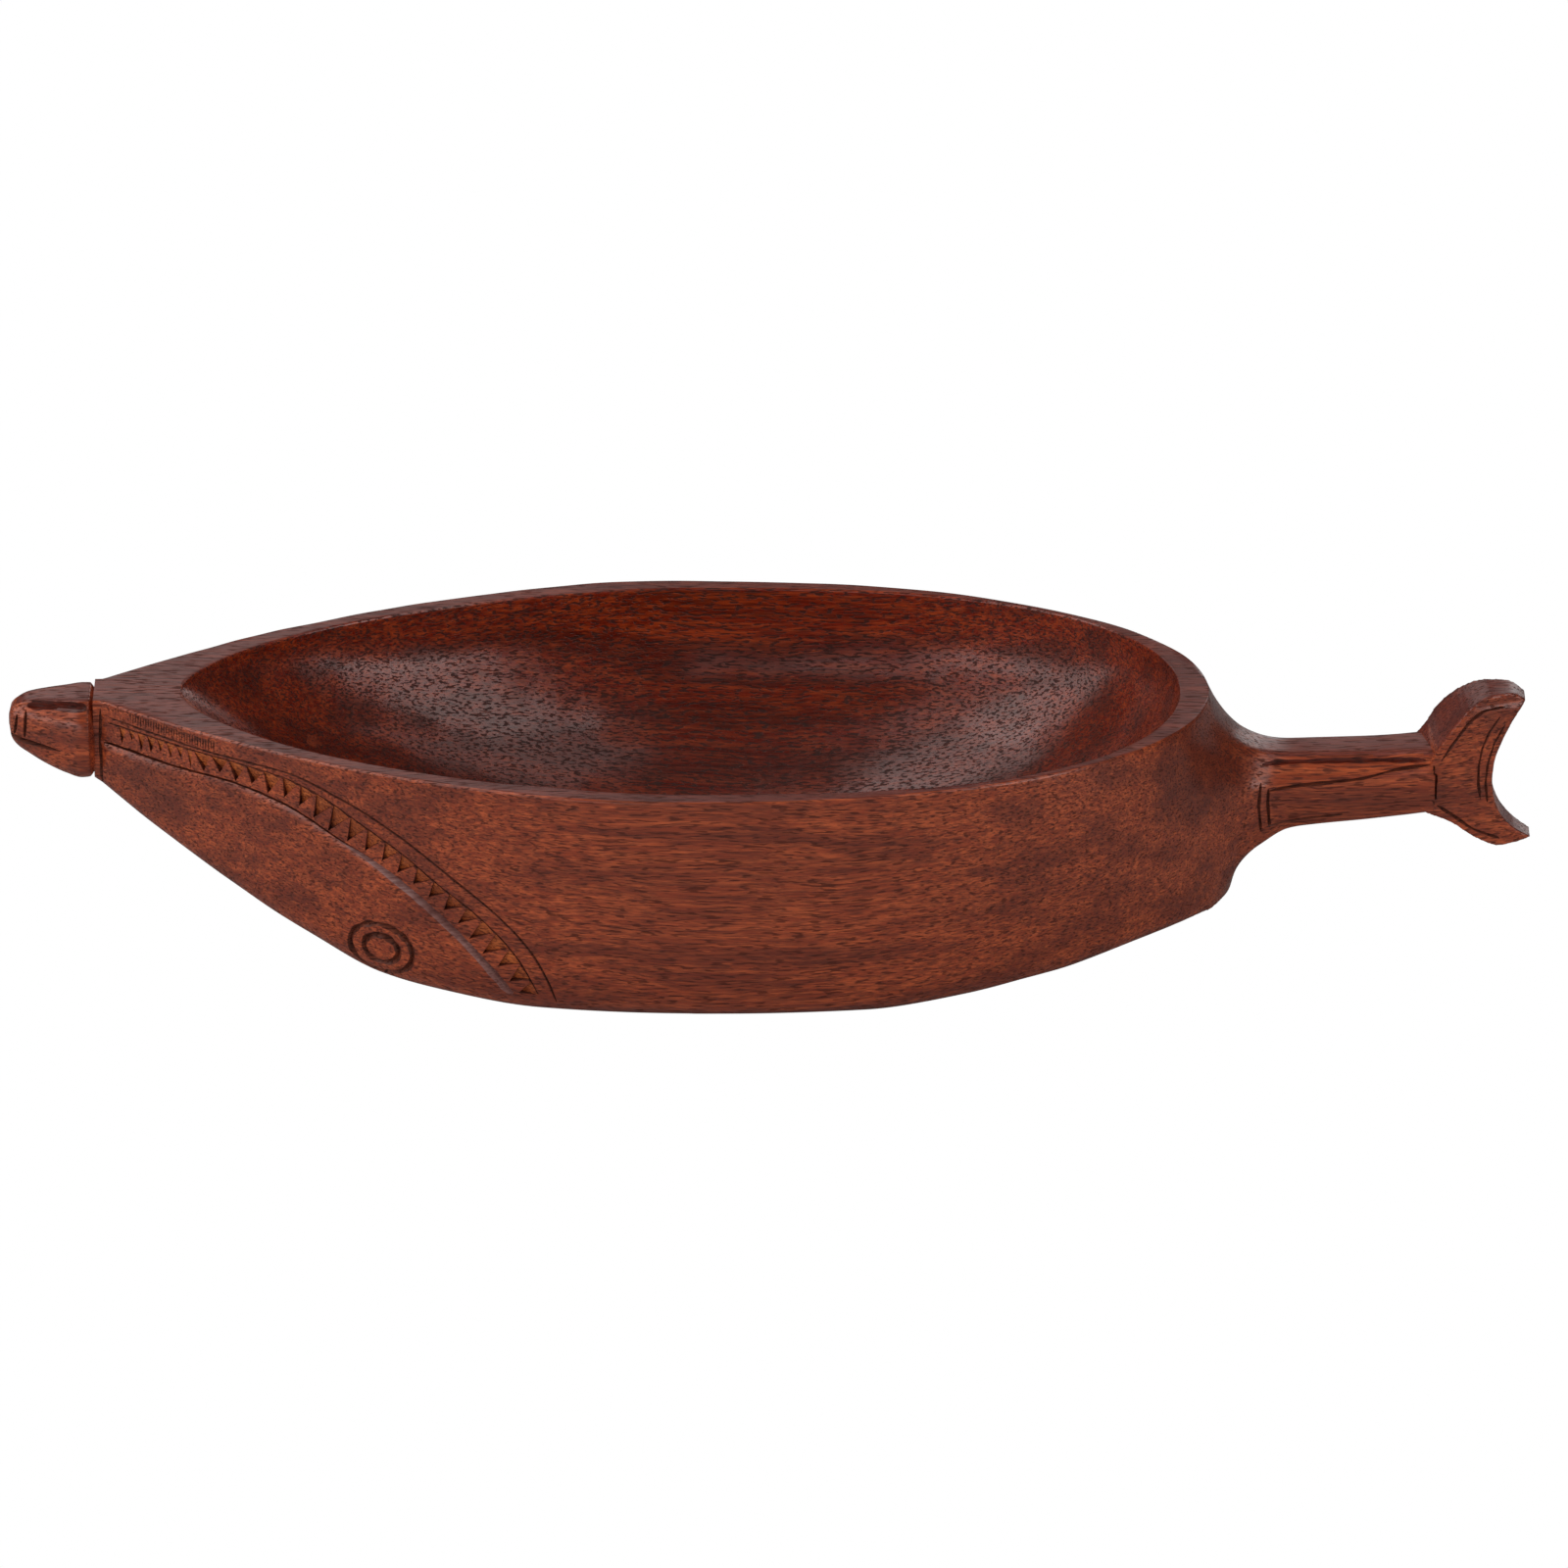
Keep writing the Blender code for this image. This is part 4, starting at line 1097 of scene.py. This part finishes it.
def chip_strokes(skin_tree, upper, lower, strip, start, end, steps=80):
    """Upper edges of a row of chips, with the direction and distance to their lower points."""
    x, depth = trace(upper, steps, start, end)
    all_x, all_depth = trace(lower, NEAREST_STEPS)
    nearest = np.argmin(np.hypot(all_x - x[:, None], all_depth - depth[:, None]), axis=1)
    low_x, low_depth = all_x[nearest], all_depth[nearest]
    gap = np.hypot(low_x - x, low_depth - depth)
    share = np.maximum(gap - strip, LEAST_CHIP) / gap
    strokes = []
    for side in (-1, 1):
        at, facing = on_side(skin_tree, x, depth, side)
        point, _ = on_side(skin_tree, x + (low_x - x) * share, depth + (low_depth - depth) * share, side)
        strokes.append({"points": at[::-side], "facing": facing[::-side], "across": (point - at)[::-side]})
    return strokes


def chips_along(name, strokes, pitch, deep, uneven, touch, floor_wood, seed):
    """Cuts a row of chips into the vessel at a pitch. Sizes in millimetres."""
    run = np.linalg.norm(np.diff(strokes[0]["points"], axis=0), axis=1).sum() / MM
    count = int(run / pitch) + 1
    cutter = run_tree(guide(name, strokes), chip_row, {
        "Chip": chip, "Count": count, "Width": run / (count - 1) * touch * MM, "Depth": deep * MM,
        "Uneven": uneven, "Seed": seed, "Floor Material": floor_wood, "Wall Material": groove_wood})
    cut_with(vessel, cutter)
    print(name, "cut,", count, "a side")


# the row of teeth, its crude start at the neck, and the chatter of the tool under the rim
EDGE_LINE = OUTER_LINE[:3] - [0, 3.6]
for name, strokes, pitch, deep, uneven, touch, floor_wood, seed in (
        ("chips", chip_strokes(head, CHIP_LINE, BORDER, 1.5, 0.19, 0.985), 5.4, 1.5, 0.15, 0.92, cut_wood, 3),
        ("nicks", chip_strokes(head, CHIP_LINE, BORDER, 2.2, 0.03, 0.165), 3.1, 0.8, 0.35, 0.7, cut_wood, 11),
        ("chatter", chip_strokes(head, EDGE_LINE, OUTER_LINE[:3], 0.3, 0.04, 0.62, 120),
         0.85, 0.22, 0.3, 0.8, groove_wood, 23)):
    chips_along(name, strokes, pitch, deep, uneven, touch, floor_wood, seed)
bpy.data.objects.remove(chip)

# %% The eye
EYE_X, EYE_DEPTH, EYE_LONG, EYE_TURN = -101.4, 52.6, 1.06, math.radians(-20)
EYE_UNSTEADY = 0.3
# radius, half-width and depth of the groove
EYE_RINGS = ((4.3, 0.95, 1.1), (7.8, 0.85, 0.95))


def eye_strokes(radius, steps=72):
    """One ring on each side, a little longer than high and turned."""
    a = np.linspace(0, 2 * np.pi, steps, endpoint=False)
    u, v = radius * EYE_LONG * np.cos(a), radius / EYE_LONG * np.sin(a)
    x = EYE_X + u * math.cos(EYE_TURN) - v * math.sin(EYE_TURN)
    depth = EYE_DEPTH - u * math.sin(EYE_TURN) - v * math.cos(EYE_TURN)
    strokes = []
    for side in (-1, 1):
        at, facing = on_side(head, x, depth, side)
        swell = 1 + EYE_UNSTEADY * waver(at / MM, *EYE_WAVES)
        strokes.append({"points": at, "facing": facing, "swell": swell})
    return strokes


for radius, half_width, deep in EYE_RINGS:
    cut_with(vessel, run_tree(guide("eye_ring", eye_strokes(radius), closed=True), parting_tool, {
        "Upper": half_width * MM, "Lower": half_width * MM, "Depth": deep * MM, "Material": groove_wood}))
print("eye cut, vessel has", len(vessel.data.polygons), "faces")

# %% Border lines on the stem and the fin
TAIL_STEPS, TAIL_FADE, TAIL_UNSTEADY = 40, (4, 4), 0.3
STEM_RIDGE = ((128.8, 17.9), (140.0, 17.5), (156.0, 17.0), (171.6, 16.4))
STEM_FRAME_TOP = ((130.4, 24.4), (140.0, 22.9), (154.0, 21.4), (164.0, 18.9), (173.0, 17.4))
STEM_FRAME_LOW = ((130.4, 34.8), (134.5, 34.1), (140.0, 33.2), (150.0, 31.9))
STEM_FRAME_LEFT = ((130.4, 23.8), (130.3, 28.0), (130.9, 34.9))
NECK_LINE = ((128.4, 22.0), (127.9, 28.0), (128.6, 35.8))
FIN_SEAM = ((173.7, 17.6), (174.3, 22.0), (174.0, 28.6))
FIN_LEADING = ((175.6, 16.6), (179.4, 10.6), (183.4, 5.4), (187.6, 3.0), (192.4, 2.6))
FIN_INNER = ((191.0, 5.2), (188.2, 9.4), (186.4, 14.0), (185.6, 19.0), (185.6, 24.0), (186.2, 28.6))
FIN_TRAILING = ((192.4, 7.6), (189.6, 12.8), (188.0, 18.6), (187.5, 24.0), (188.1, 29.6))
FIN_LOWER = ((174.8, 29.4), (179.0, 32.6), (184.6, 37.2), (191.6, 40.6))
tail = skin_of(stem, fin)
neck = skin_of(vessel, stem)


def two_way(points):
    """Points from the end nearer the snout, so that a line's curve is smooth."""
    return np.array(points if points[0][0] <= points[-1][0] else points[::-1])


# The stem ridge gets the dark wood with painted shade under the stem's top edge.
for name, targets, tree, points, half, deep, wood in (
        ("stem_ridge", [stem], tail, STEM_RIDGE, 0.7, 0.6, shade_line_wood),
        ("frame_top", [stem], tail, STEM_FRAME_TOP, 0.45, 0.6, groove_wood),
        ("frame_low", [stem], tail, STEM_FRAME_LOW, 0.45, 0.6, groove_wood),
        ("frame_left", [stem], tail, STEM_FRAME_LEFT, 0.45, 0.6, groove_wood),
        ("neck_line", [vessel, stem], neck, NECK_LINE, 0.4, 0.5, groove_wood),
        ("fin_seam", [stem, fin], tail, FIN_SEAM, 0.5, 0.7, groove_wood),
        ("fin_leading", [fin], tail, FIN_LEADING, 0.4, 0.5, groove_wood),
        ("fin_inner", [fin], tail, FIN_INNER, 0.35, 0.45, groove_wood),
        ("fin_trailing", [fin], tail, FIN_TRAILING, 0.35, 0.45, groove_wood),
        ("fin_lower", [fin], tail, FIN_LOWER, 0.4, 0.5, groove_wood)):
    strokes = line_strokes(tree, two_way(points), TAIL_STEPS, fade=TAIL_FADE, unsteady=TAIL_UNSTEADY)
    groove(name, targets, strokes, half, half, deep, wood)
print("stem", len(stem.data.polygons), "faces; fin", len(fin.data.polygons), "faces")

# %% Brow, mouth, lips and collar
BROW_LINE = ((-194.6, 3.0), (-190.0, 2.6), (-184.5, 2.3), (-178.9, 2.2))
MOUTH_LINE = ((-199.2, 11.6), (-196.0, 12.4), (-192.0, 13.0), (-186.0, 14.0))
LIP_LINE = ((-195.0, 4.2), (-195.2, 7.0), (-195.5, 11.4))
NOSE_LINE = ((-197.4, 5.4), (-197.7, 8.0), (-198.2, 11.0))
COLLAR_LINE = ((-175.3, 2.2), (-175.7, 12.0), (-175.2, 24.0))
nose = skin_of(snout)
# The brow line gets the dark wood with painted shade under the snout's top edge.
for name, points, steps, fade, upper, lower, deep, wood in (
        ("brow_line", BROW_LINE, 40, (5, 4), 1.2, 0.9, 0.9, shade_line_wood),
        ("nose_line", NOSE_LINE, 20, (4, 4), 0.5, 0.5, 0.7, groove_wood),
        ("mouth_line", MOUTH_LINE, 30, (2, 16), 0.8, 0.8, 1.2, groove_wood),
        ("lip_line", LIP_LINE, 20, (4, 4), 0.5, 0.5, 0.7, groove_wood)):
    groove(name, [snout], line_strokes(nose, points, steps, fade=fade), upper, lower, deep, wood)
collar = line_strokes(head, COLLAR_LINE, 40, fade=(6, 6), unsteady=0.3)
groove("collar_line", [vessel], collar, 0.35, 0.35, 0.4, groove_wood)
print("snout", len(snout.data.polygons), "faces")

# %% [markdown]
# ## Handing the pieces to the frame
#
# Each piece rides on the one body of the model and stands for its plain node. Faces are shaded smooth, and
# edges sharper than a ridge left by the tool stay crisp.

# %% Pieces on the frame
RIDGE_ANGLE = math.radians(32)
for obj, node, finish_slot in ((vessel, "bowl_vessel", "vessel_wood"), (snout, "snout", "snout_wood"),
                               (stem, "tail_stem", "stem_wood"), (fin, "tail_fin", "fin_wood")):
    obj.data.shade_smooth()
    obj.data.set_sharp_from_angle(angle=RIDGE_ANGLE)
    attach(obj, "root")
    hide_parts(node)
    print(obj.name, "stands for", node)

# %% [markdown]
# ## Floor, light and camera
#
# A product table: a pale floor and soft boxes round it. A tall strip stands on the left and another on the
# right, each with a low box beside it. A weaker box lies low in front, and dim ones hang overhead and behind.
# Nothing bright stands behind the camera, so the middle of the cavity stays dark and its two ends take the
# light. The camera is far off with a long lens, so the bowl is drawn almost without perspective.

# %% Floor
FLOOR_REACH = 4
floor_mesh = bpy.data.meshes.new("floor")
floor_corners = [(x * FLOOR_REACH, y * FLOOR_REACH, 0) for x, y in ((-1, -1), (1, -1), (1, 1), (-1, 1))]
floor_mesh.from_pydata(floor_corners, [], [(0, 1, 2, 3)])
floor = link("floor", floor_mesh)
floor_paint = bpy.data.materials.new("pale_floor")
floor_paint.use_nodes = True
floor_paint.node_tree.nodes.clear()
paint = Tree(floor_paint.node_tree)
matte = paint.add("ShaderNodeBsdfDiffuse", {"Color": (0.5, 0.5, 0.5, 1)})
bright = paint.add("ShaderNodeEmission", {"Color": (1, 1, 1, 1), "Strength": 1.0})
seen = paint.add("ShaderNodeLightPath").outputs["Is Camera Ray"]
both = paint.add("ShaderNodeMixShader", {0: seen, 1: matte.outputs[0], 2: bright.outputs[0]})
paint.add("ShaderNodeOutputMaterial", {"Surface": both.outputs[0]})
floor_mesh.materials.append(floor_paint)
print("floor", 2 * FLOOR_REACH, "m wide")

# %% Lights
LIGHT_DISTANCE = 2.2
LIGHT_AIM = Vector((0, 0, 0.04))


def softbox(name, azimuth, elevation, width, height, luminance):
    """Area light seen from the bowl, in degrees; azimuth 0 is the camera's side, plus is the tail's."""
    a, e = math.radians(azimuth), math.radians(elevation)
    towards = Vector((math.sin(a) * math.cos(e), -math.cos(a) * math.cos(e), math.sin(e)))
    light = bpy.data.lights.new(name, "AREA")
    light.shape = "RECTANGLE"
    light.size = 2 * LIGHT_DISTANCE * math.tan(math.radians(width / 2))
    light.size_y = 2 * LIGHT_DISTANCE * math.tan(math.radians(height / 2))
    light.energy = luminance * math.pi * light.size * light.size_y
    obj = bpy.data.objects.new(name, light)
    obj.location = LIGHT_AIM + towards * LIGHT_DISTANCE
    obj.rotation_euler = towards.to_track_quat("Z", "Y").to_euler()
    obj.visible_camera = False
    bpy.context.scene.collection.objects.link(obj)


# name, azimuth, elevation, width, height (degrees), luminance
LIGHTS = (
    ("left_strip", -75, 27, 28, 54, 1.5), ("left_low", -45, 5, 30, 26, 1.9),
    ("front_low", -15, 5, 28, 26, 1.0), ("right_strip", 45, 27, 26, 54, 1.5),
    ("right_low", 45, 4, 26, 20, 1.1),
    ("left_front_high", -50, 42, 26, 46, 0.6), ("left_overhead", -100, 62, 30, 30, 1.3),
    ("right_overhead", 75, 65, 36, 26, 0.7), ("back_overhead", -150, 65, 26, 26, 0.6),
    ("back_left", -165, 25, 24, 24, 0.45), ("back_right", 160, 14, 26, 24, 1.1))
for name, azimuth, elevation, width, height, luminance in LIGHTS:
    softbox(name, azimuth, elevation, width, height, luminance)
print(len(LIGHTS), "soft boxes at", LIGHT_DISTANCE, "m")

# %% Room
ROOM_LIGHT = 0.03
world = bpy.data.worlds.new("studio")
bpy.context.scene.world = world
world.use_nodes = True
room = Tree(world.node_tree)
around = world.node_tree.nodes["Background"]
around.inputs["Color"].default_value = (1, 1, 1, 1)
for_camera = room.add("ShaderNodeLightPath").outputs["Is Camera Ray"]
strength = room.add("ShaderNodeMapRange", {"Value": for_camera, "To Min": ROOM_LIGHT, "To Max": 1.0})
world.node_tree.links.new(strength.outputs[0], around.inputs["Strength"])
print("room light", ROOM_LIGHT)

# %% Camera
VIEW_ELEVATION = math.radians(24.5)
VIEW_DISTANCE = 3.6
VIEW_WIDTH = 0.4121
VIEW_AIM = Vector((0.0035, 0.0, 0.0403))
SENSOR = 36.0
camera_data = bpy.data.cameras.new("camera")
camera_data.sensor_width = SENSOR
camera_data.lens = SENSOR * VIEW_DISTANCE / VIEW_WIDTH
camera = bpy.data.objects.new("camera", camera_data)
towards = Vector((0, -math.cos(VIEW_ELEVATION), math.sin(VIEW_ELEVATION)))
camera.location = VIEW_AIM + VIEW_DISTANCE * towards
camera.rotation_euler = (VIEW_AIM - camera.location).to_track_quat("-Z", "Y").to_euler()
bpy.context.scene.collection.objects.link(camera)
bpy.context.scene.camera = camera
bpy.context.scene.view_settings.view_transform = "Standard"
print("camera", [round(v, 3) for v in camera.location], "lens", round(camera_data.lens, 1))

────────────────────

== EXERCISE DESCRIPTION ==
Gather, from the listing above, every line carrying the word "scene".

== RESPONSE TO THIS EXERCISE ==
Keep writing the Blender code for this image. This is part 4, starting at line 1097 of scene.py. This part finishes it.
    bpy.context.scene.collection.objects.link(obj)
bpy.context.scene.world = world
bpy.context.scene.collection.objects.link(camera)
bpy.context.scene.camera = camera
bpy.context.scene.view_settings.view_transform = "Standard"